Question:- Demonstrate the count of shards for any given ES-Index ?
Answer → In below example picture, we are specifying the 2 primary shards and 1 replica, therefore, we shall end-up with total of 4 shards for this Index ‘customers’.
Question:- Demonstrate any ES-Index for a production-grade system ?
Answer → Below is an example of production grade Index :-
Aspect #1.) Data-Size and expected growth → Our entire customer’s data is somewhere close to 95 GB.
- Since the growth of business is very much expected in today’s Internet businesses, therefore data usually keeps on growing on a daily basis.
- We assume that, in next 2–3 years, the overall size of the customer’s data with our company shall be somewhere 4 to 5 TBs.
Aspect #2.) Defining Count of Primary-Shards → We have defined around 10 Primary-Shards for this much of Data.
- Therefore each shard’s size comes out to be around ~8 GBs each. Note that, we can’t increase the number of primary-shards, once an Index is created and the recommended size of each shard is 40 to 50 GBs, therefore we have enough of room for these 11 primary-shards to grow for the next 2–3 years.
- Recall that, we have assumption that in next 2–3 years, the overall size of the customer’s data with out company shall be somewhere 4 to 5 TBs.
Aspect #3.) Defining Count of Secondary-Shards →
- We are proceeding ahead with replication factor of 1, which means that we would have ONE copy of each of our primary-shard.

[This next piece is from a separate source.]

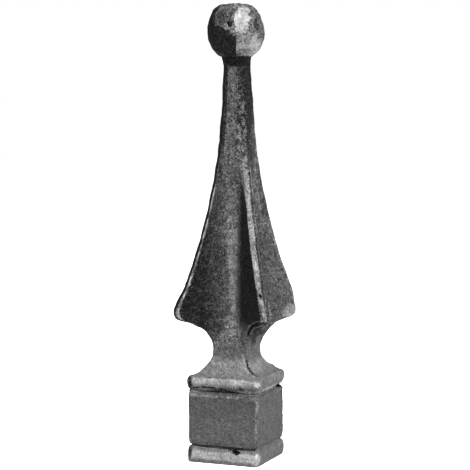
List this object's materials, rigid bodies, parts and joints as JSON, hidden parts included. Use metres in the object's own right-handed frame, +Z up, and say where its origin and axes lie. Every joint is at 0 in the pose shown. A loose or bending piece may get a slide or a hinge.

Therefore we now have :- 11 Primary Shards count and 11 Secondary-Shards count.
- Note that, For each primary-shard, there do exists a replica-shard as well. If the primary-shard lives on IP1, its replica-shard would generally be living on some different IP than IP1.
Aspect #3.) Overall sizing of our ES-Cluster →
- The overall current size of our customer_index, is 95 * 2 == ~200 GBs.
- We have got 5 different machines into our ES-Cluster, which houses 11 primary-shards as well as 11 replica-shards.